Piloté par Vélo Québec en collaboration avec le ministère des Transports, le projet a fait appel à l’ingéniosité de plusieurs élus et employés des secteurs public et privé dans chacune des régions. «La Route verte, c’est environ 1 000 partenaires et 160 M $ d’investissements, toutes sources confondues», souligne le militant à vélo.

Selon les endroits, la Route verte prend la forme de pistes cyclables ou d’accotements asphaltés. «Elle propose une variété de paysages à couper le souffle, s’enorgueillit Jean-François Pronovost, qui en a parcouru la majeure partie. Elle traverse de magnifiques villages, offre des portions en forêt et d’autres le long du fleuve Saint-Laurent, où la vue est exceptionnelle.»

Il n’est pas le seul à apprécier. Les cyclotouristes, d’ici ou de l’étranger, sont élogieux. La Société National Geographic a même qualifié la Route verte de plus belle route cyclable du monde, devant des véloroutes des États-Unis, de l’Italie, de la France, du Chili et de l’Australie!

«Ce genre de prix est subjectif et englobe l’ensemble de l’expérience touristique», relativise Jean-François Pronovost, sans toutefois bouder son plaisir. « Le Québec est assurément devenu une destination cyclotouristique de renommée mondiale », souligne-t-il fièrement.

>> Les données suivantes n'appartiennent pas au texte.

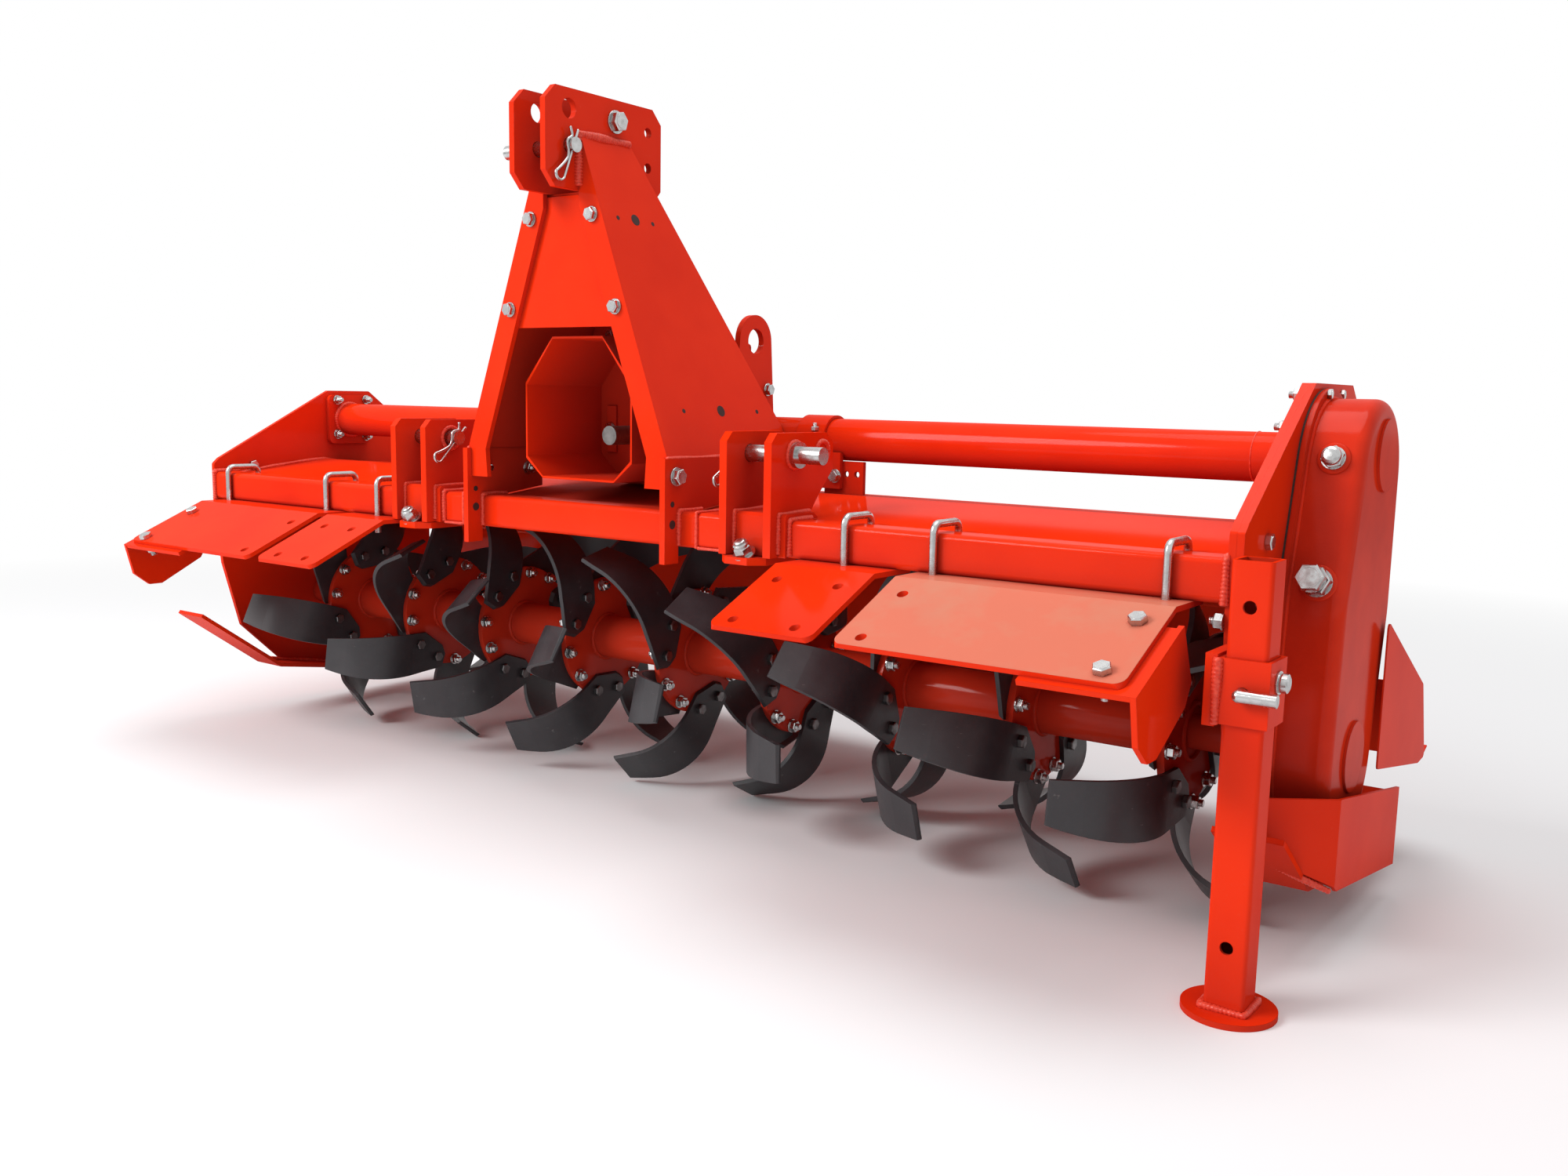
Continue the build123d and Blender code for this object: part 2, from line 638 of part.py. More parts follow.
def make_tube_flange():
    flange = extrude(
        Plane.YZ.offset(left_plate_x) * Pos(top_tube_y, top_tube_z) * RectangleRounded(
            tube_flange_size, tube_flange_size, 14), tube_flange_thickness)
    return flange - bar_x(top_tube_radius + 0.2, left_plate_x, left_plate_x + tube_flange_thickness, top_tube_y, top_tube_z)


def make_collar():
    ring = bar_x(top_tube_radius + 9, gearbox_half_width, gearbox_half_width + 14, top_tube_y, top_tube_z)
    ring += bar_x(top_tube_radius + 6, collar_x, collar_x + 62, top_tube_y, top_tube_z)
    ring += block(bracket_x - 8, bracket_x + 40, bracket_y - 10, bracket_y - 0.2, bracket_top_z - 50, bracket_top_z + 16)
    ring -= bar_x(top_tube_radius + 0.6, 0, bracket_x + 60, top_tube_y, top_tube_z)
    return ring


def make_tube_bracket():
    """A plate standing on the hood that the tube's collar is bolted to."""
    plate = block(bracket_x, bracket_x + 84, bracket_y, bracket_y + 8, hood_crest_z - 2.6, bracket_top_z)
    for x in (bracket_x + 47, bracket_x + 70):
        plate -= bar_y(5.5, bracket_y - 2, bracket_y + 10, x, bracket_top_z - 23)
    return plate


def make_stand_pin():
    """The locking pin, drawn back so that the leg can slide behind it: a rod with its end bent over as a handle."""
    front = stand_y - stand_tube / 2 - sleeve_gap - sleeve_wall
    handle_y = front - stand_pin_radius - 6
    pin = bar_y(stand_pin_radius, handle_y, front + sleeve_wall - 0.2, stand_x, stand_pin_z)
    handle = bar_x(stand_pin_radius, stand_x, stand_x + stand_pin_handle, handle_y, stand_pin_z)
    return pin + handle + Pos(stand_x, handle_y, stand_pin_z) * Sphere(stand_pin_radius)


def make_mast_tie():
    return block(-70, 70, mast_front_y + mast_leg_wall + 5.3, -170, head_foot_z - 12, head_foot_z)


def make_lifting_eye():
    face = make_hull([
        *(Pos(top_tube_y + 30, 598) * Circle(50)).edges(), *(Pos(top_tube_y + 30, 440) * Circle(62)).edges()])
    face -= Pos(top_tube_y + 30, 598) * Circle(eye_hole_radius)
    eye = extrude(Plane.YZ.offset(gearbox_half_width) * face, 12)
    return eye - bar_x(top_tube_radius + 9, 0, 200, top_tube_y, top_tube_z)


blade_pattern = make_blade()
blade_circle_radius = max(sqrt(tip.Y ** 2 + tip.Z ** 2) for tip in blade_pattern.vertices())
ground_z = -blade_circle_radius - ground_gap
footprint_x = (left_outer_x - 38 + guard_x + guard_wall) / 2
footprint_y = -2.16
stance = Pos(-footprint_x, -footprint_y, -ground_z)

os.makedirs("parts", exist_ok=True)

save("rotor_shaft", make_rotor_shaft())
save("blades_right_hand", *make_blades(+1))
save("blades_left_hand", *make_blades(-1))

left_points = plate_outline(32, 150, top_tube_z + left_plate_rise, beam_top_z + left_brow_rise)
right_points = plate_outline(2, 206, top_tube_z + right_plate_rise, beam_top_z + right_brow_rise)
save("side_plate_left", make_side_plate(left_points, left_plate_x, left_outer_x))
save("side_plate_right", make_side_plate(right_points, right_plate_x, right_outer_x))
save("skid_left", make_skid(left_outer_x - 16, left_skid_heel_y, left_skid_nose))
save("skid_right", make_skid(right_plate_x, right_skid_heel_y, right_skid_nose))
save("skid_guard", make_skid_guard())
save("bearing_left", make_bearing_left())
save("bearing_right", make_bearing_right())

save("front_beam", make_beam())
hood_shape = make_hood()
save("hood", hood_shape)
save("hinge_lugs", *make_hinge_lugs())
save("hinge_rod", bar_x(hinge_rod_radius, left_outer_x + 2, right_outer_x + 10, hinge_y, hinge_z))
board, cheek = make_board()
save("trailing_board", board)
save("trailing_board_cheek", cheek)

save("support_tube_left", make_top_tube(left_plate_x, -gearbox_half_width))
save("drive_tube_right", make_top_tube(gearbox_half_width, right_plate_x))
gearbox = block(-gearbox_half_width, gearbox_half_width, gearbox_front_y, gearbox_rear_y, gearbox_bottom_z, gearbox_top_z)
gearbox = fillet(gearbox.edges().filter_by(Axis.Z), 25)
gearbox += bar_y(gearbox_boss_radius, gearbox_front_y - 24, gearbox_front_y, 0, top_tube_z)
input_hole = bar_y(input_seat_radius + bore_gap, gearbox_front_y - 24, gearbox_front_y + 40, 0, top_tube_z)
save("gearbox", gearbox - input_hole)
input_tip_y = gearbox_front_y - input_length
input_shaft = bar_y(input_radius, input_tip_y, input_tip_y + input_free, 0, top_tube_z)
input_shaft += bar_y(input_seat_radius, input_tip_y + input_free, gearbox_front_y + 38, 0, top_tube_z)
save("input_shaft", input_shaft)
save("shaft_shield", make_shield())

back_low_z = -case_bottom_radius - 34
back_points = right_points[1:9] + [
    (150, back_low_z), (-100, back_low_z), (-166, -60), (-166, beam_bottom_z - 44), (plate_front_y, beam_bottom_z - 30)]
back = upright(back_points, case_back_x, gasket_x, 4)
back -= bar_x(stub_axle_radius + bore_gap, case_back_x, gasket_x, 0, 0)
save("gear_case_back", back)
gasket = extrude(Plane.YZ.offset(gasket_x) * case_section(case_flange_lip - 0.5), gasket_thickness)
save("gear_case_gasket", gasket)
save("gear_case_cover", make_case_cover())

hitch = make_lower_hitch()
save("lower_hitch_right", *hitch)
save("lower_hitch_left", *[mirrored(piece) for piece in hitch])
save("mast_tie", make_mast_tie())
pin = make_lower_pin()
save("lower_pin_right", pin)
save("lower_pin_left", mirrored(pin))
head = make_head_plate()
save("mast_head_right", head)
save("mast_head_left", mirrored(head))
leg = make_mast_leg()
save("mast_leg_right", leg)
save("mast_leg_left", mirrored(leg))
foot = make_mast_foot()
save("mast_foot_right", foot)
save("mast_foot_left", mirrored(foot))
save("mast_cover", make_mast_cover())
top_pin = bar_x(top_pin_radius, -105, 60, top_pin_y, top_pin_z)
top_pin += bar_x(top_pin_radius + 6, -58, -mast_gap / 2 - mast_plate - 0.3, top_pin_y, top_pin_z)
save("top_pin", top_pin)

save("stand_leg", make_stand_leg())
save("stand_sleeve", make_sleeve())
save("tube_flange", make_tube_flange())
save("stand_pin", make_stand_pin())
save("tube_collar", make_collar())
save("tube_bracket", make_tube_bracket())
save("lifting_eye", make_lifting_eye())

# name, from x, to x, places of the open holes
deflectors = [
    ("deflector_left_outer", -1092, -665, [-700]),
    ("deflector_left_inner", -634, -456, [-588, -502]),
    ("deflector_right_inner", 497, 677, [530, 640]),
    ("deflector_right_outer", 713, 1130, [750]),
]
hook_places = [-1069, -711, -542, 588, 744, 1096]
hook_holes = [
    Pos(x, beam_front_y - hook_radius - 1, beam_bottom_z - 60) * Cylinder(hook_radius + 0.4, 200)
    for x in hook_places]
for name, x_from, x_to, hole_places in deflectors:
    save(name, make_deflector(x_from, x_to, hole_places) - hook_holes)
save("wing_left", make_wing(-897, -1110))
save("wing_right", make_wing(994, 1150))
save("hooks", *[make_hook(x) for x in hook_places])
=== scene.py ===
# A three-point rotary tiller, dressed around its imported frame: paint, fasteners, welds and clips.
import json
import math
import bpy
import numpy as np
from mathutils import Matrix, Vector


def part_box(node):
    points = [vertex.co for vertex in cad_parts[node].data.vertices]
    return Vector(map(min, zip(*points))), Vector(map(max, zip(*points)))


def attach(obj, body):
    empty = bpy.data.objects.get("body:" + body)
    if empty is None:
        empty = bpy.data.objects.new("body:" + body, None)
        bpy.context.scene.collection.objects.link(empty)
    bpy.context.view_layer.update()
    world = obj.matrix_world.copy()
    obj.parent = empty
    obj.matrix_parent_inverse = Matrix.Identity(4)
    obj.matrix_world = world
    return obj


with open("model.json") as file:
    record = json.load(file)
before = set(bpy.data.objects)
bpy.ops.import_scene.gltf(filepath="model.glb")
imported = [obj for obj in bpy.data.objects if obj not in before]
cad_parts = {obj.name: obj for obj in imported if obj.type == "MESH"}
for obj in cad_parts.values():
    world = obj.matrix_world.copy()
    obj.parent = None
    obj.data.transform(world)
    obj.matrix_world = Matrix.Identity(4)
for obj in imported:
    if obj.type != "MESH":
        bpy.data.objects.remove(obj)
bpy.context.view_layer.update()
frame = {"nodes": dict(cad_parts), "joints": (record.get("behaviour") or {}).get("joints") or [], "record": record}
nodes = frame["nodes"]
joints = {joint["name"]: joint for joint in frame["joints"]}
rotorAxis = np.array(joints["rotor_spin"]["pos_m"])  # the rotor's line, in the middle of the hitch
print("frame loaded:", len(nodes), "nodes")


# A place in the row frame from millimetres off the rotor's line and the middle of the hitch.
def at(x, y, z):
    return rotorAxis + np.array([x, y, z]) / 1000


# A node's box in those same millimetres.
def boxOf(name):
    low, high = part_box(name)
    return (np.array(low) - rotorAxis) * 1000, (np.array(high) - rotorAxis) * 1000


class Wire:
    # a shader socket that can stand in a sum; each operator adds one Math node
    def __init__(self, finish, socket):
        self.finish = finish
        self.socket = socket

    def mathNode(self, operation, a, b):
        return self.finish.node("ShaderNodeMath", {"operation": operation}, {0: a, 1: b})

    def __add__(self, other):
        return self.mathNode("ADD", self, other)

    def __radd__(self, other):
        return self.mathNode("ADD", other, self)

    def __sub__(self, other):
        return self.mathNode("SUBTRACT", self, other)

    def __rsub__(self, other):
        return self.mathNode("SUBTRACT", other, self)

    def __mul__(self, other):
        return self.mathNode("MULTIPLY", self, other)

    def __rmul__(self, other):
        return self.mathNode("MULTIPLY", other, self)

    def most(self, other):
        return self.mathNode("MAXIMUM", self, other)


# Painted shade in recesses: how closed in a place is, how far the test rays go, in metres, and where it begins and
# ends to count.
paintedShadeLook = {"samples": 6, "distance": 0.24, "open": 0.22, "closed": 0.80}


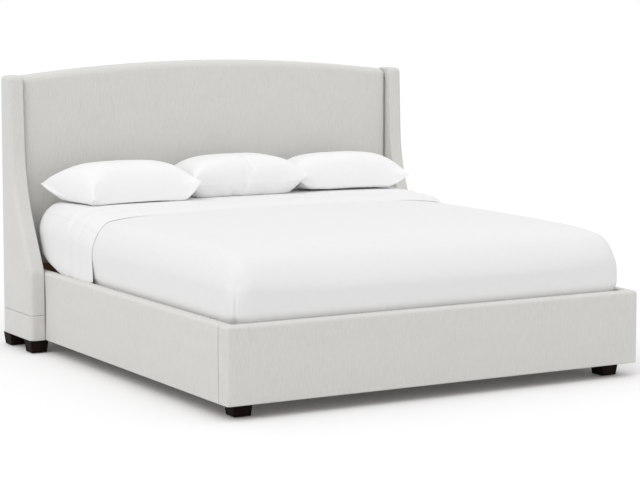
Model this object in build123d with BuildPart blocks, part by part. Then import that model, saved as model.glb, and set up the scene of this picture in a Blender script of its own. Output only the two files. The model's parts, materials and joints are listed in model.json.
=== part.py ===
from build123d import *
from math import sqrt
import os

os.makedirs("parts", exist_ok=True)

# Upholstered wingback bed, in millimetres.
# +Z is up and +Y runs from the foot end to the headboard.
# The origin is on the floor, under the middle of the bed.

# Overall sizes
overall_length = 2250
rail_span = 2080            # across the outer faces of the two side rails
wing_thickness = 74
wing_gap = 1                # shadow line between a wing and what stands beside it
foot_height = 62            # floor to the underside of the upholstery
rail_top = 390
fit_gap = 0.3               # between layers and resting pieces that only touch
overrun = 25                # how far a cut runs past the face that it opens

half_span = rail_span / 2
foot_face = -overall_length / 2
back_face = overall_length / 2
wing_inner = half_span + wing_gap
wing_outer = wing_inner + wing_thickness

# Padded rails
rail_thickness = 50
rail_padding = 6
rail_edge_radius = 7
corner_radius = 12          # upright corner of the foot rail
corner_return = 79          # how far the foot rail's cover turns along the side
seam_gap = 1

rail_inner = half_span - rail_thickness
foot_rail_inner = foot_face + rail_thickness
return_end = foot_face + corner_return
rail_start = return_end + seam_gap
board_top = rail_top - rail_padding
board_outer = half_span - rail_padding
board_inner = rail_inner + rail_padding

# Headboard, layer by layer from the back
headboard_height = 1377
headboard_rise = 63         # crest of the arch above its two ends
headboard_depth = 90
headboard_gap = 2
back_panel_thickness = 4
frame_thickness = 36
facing_thickness = 9
headboard_fabric = 2
pad_edge_radius = 30
pad_side = 6                # least straight side left behind the rolled edge
pad_clearance = 8           # rail top to the lower edge of the padding
stile_width = 90
cross_rail_height = 90
middle_rail_height = 700

headboard_half = half_span - headboard_gap
arch_radius = (headboard_half**2 + headboard_rise**2) / (2 * headboard_rise)
arch_centre = headboard_height - arch_radius
frame_back = back_face - back_panel_thickness
frame_front = frame_back - frame_thickness
facing_front = frame_front - facing_thickness
pad_front = back_face - headboard_depth
pad_bottom = rail_top + pad_clearance
frame_inset = headboard_fabric + fit_gap
frame_half = headboard_half - frame_inset
stile_inner = frame_half - stile_width
pad_roll = min(pad_edge_radius, facing_front - pad_front - pad_side)

# Wings, seen from the side: depths are measured forward from the back face
wing_height = 1322
wing_base_depth = 357
knee_height = 392
sweep_low_height = 604
sweep_low_depth = 239
sweep_high_height = 1000
sweep_high_depth = 129
wing_top_depth = 116
wing_padding = 10
wing_corner_radius = 24
knee_radius = 40
wing_edge_radius = 14
wing_seam_height = 183

# Feet and their glides
foot_top_size = 92
foot_floor_size = 78
foot_corner_radius = 5
foot_lower_radius = 4
foot_inset = 59             # foot-end feet, in from the outer faces of the rails
glide_height = 3
glide_radius = 14
wing_foot_x = wing_outer - foot_top_size / 2
front_wing_foot_y = back_face - wing_base_depth + foot_top_size / 2
back_wing_foot_y = back_face - foot_top_size / 2
end_foot_x = half_span - foot_inset - foot_top_size / 2
end_foot_y = foot_face + foot_inset + foot_top_size / 2

# Corner blocks and bolts
corner_block_size = 110
corner_block_gap = 43       # top of the block to the ledger
bolt_radius = 4
bolt_head_radius = 7.5
bolt_head_height = 5.3
bolt_clearance = 0.2
bolt_bite = 30              # how far a bolt reaches into the last board
side_bolt_shares = (0.28, 0.75)     # of the block's height
end_bolt_shares = (0.12, 0.53)
wing_bolt_gap = 48          # from the rails of the headboard's frame
wing_top_bolt_drop = 194

# Hook hardware that hangs each side rail on the headboard
hook_plate_thickness = 3
hook_plate_width = 30
hook_plate_height = 150
hook_height = 226
hook_pitch = 80
hook_thickness = 4
hook_arm = 14
hook_drop = 10
hook_lip = 5
hook_play = 1
rail_end = facing_front - 2 * hook_plate_thickness
hook_x = (board_outer + board_inner) / 2

# Slatted base
slat_top = 335
slat_thickness = 20
slat_width = 90
slat_count = 12
slat_end_gap = 3
slat_margin = 40            # foot rail or headboard to the nearest slat
ledger_thickness = 28
ledger_height = 40
ledger_end_gap = 2
strap_width = 30
strap_thickness = 1.5
strap_share = 0.48          # of the half width of the slats
beam_width = 40
beam_height = 70
leg_size = 55
leg_place_shares = (-0.5, 0, 0.5)   # of half the beam's length
cup_wall = 3
cup_depth = 45
slat_bottom = slat_top - slat_thickness
slat_half = rail_inner - slat_end_gap
corner_block_height = slat_bottom - ledger_height - corner_block_gap - foot_height
beam_bottom = slat_bottom - beam_height

# Bedding: the duvet fills the well round the mattress and is folded back at the head.
# The sizes leave a mattress of 1930 by 2020.
mattress_head_gap = 75.7    # mattress to the headboard's padding
duvet_side_thickness = 24
duvet_foot_thickness = 16
duvet_head_thickness = 10
duvet_top_thickness = 26
duvet_crest = 700
duvet_crown = 32            # crest down to the start of the rolled edge
duvet_length_crown = 14
duvet_edge = 95
duvet_hem = 15              # slats up to the lower edge of the duvet
duvet_rail_gap = 0.7
side_draw = 6               # how far the sides draw in at the rails
fold_reach = 715            # headboard padding to the fold line
fold_thickness = 16
fold_side_thickness = 13
fold_head_thickness = 12
fold_crown = 3              # across only, since the fold lies level along its length
fold_edge_width = 110
fold_edge_height = 150
bedding_corner = 85
plan_slack = 1              # the plan outline passes this far outside the straight sides
flat_share = 0.66           # part of the half width where the top is almost flat
flat_crown_share = 0.25     # part of the crown that falls within it
shoulder_share = 0.12       # of the crown, how far the shoulder swells above its chord
arc_share = sqrt(0.5)

duvet_half = rail_inner - duvet_rail_gap
duvet_foot = foot_rail_inner - 2 * seam_gap
duvet_low = slat_top + duvet_hem
mattress_half = duvet_half - duvet_side_thickness - fit_gap
mattress_foot = duvet_foot + duvet_foot_thickness + fit_gap
mattress_head = pad_front - mattress_head_gap
duvet_head = mattress_head + fit_gap + duvet_head_thickness
fold_low = rail_top + seam_gap
fold_line = pad_front - fold_reach
fold_crest = duvet_crest + fold_thickness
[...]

À la Maison des cyclistes, qui abrite rue Rachel les locaux de Vélo Québec, Jean-François Pronovost dirige une vingtaine d’employés, dédiés à la Route verte, bien sûr, mais aussi à la promotion du transport actif. Cette équipe est instigatrice du projet «Mon école à pied, à vélo!», lequel souhaite contribuer à renverser la tendance à l’inactivité chez les jeunes Québécois et à réduire l’utilisation de la «navette parentale automobile».

À Montréal, Québec, Gatineau et Sherbrooke, les spécialistes de Vélo Québec travaillent depuis trois ans avec les municipalités, les directions d’écoles, les parents et les enfants afin d’encourager le vélo et la marche pour aller à l’école. «Ce genre de projet gagne en popularité, souligne Jean-François Pronovost. Les élus municipaux reçoivent de plus en plus de plaintes concernant les automobiles, la pollution de l’air, le bruit et la sécurité des piétons. Ils ont le goût de poser des actions pour favoriser le transport actif.» Le projet sera déployé cette année à travers le Québec, de pair avec un programme de formation pour les spécialistes municipaux et la publication d’un guide sur le sujet.

Jean-François Pronovost prêche par l’exemple. De la mi-mars à la mi-décembre, il enfourche son vélo pour se rendre à son bureau, face au parc Lafontaine. Il adore faire des excursions pour le plaisir, notamment avec ses filles âgées de 11 et 13 ans. «Ce n’est pas une religion, mais il serait inconcevable que j’occupe ce poste sans être moi-même un cycliste, dit-il. Et puis, c’est de loin le meilleur moyen de transport en ville. Il suffit d’y goûter pour l’adopter!»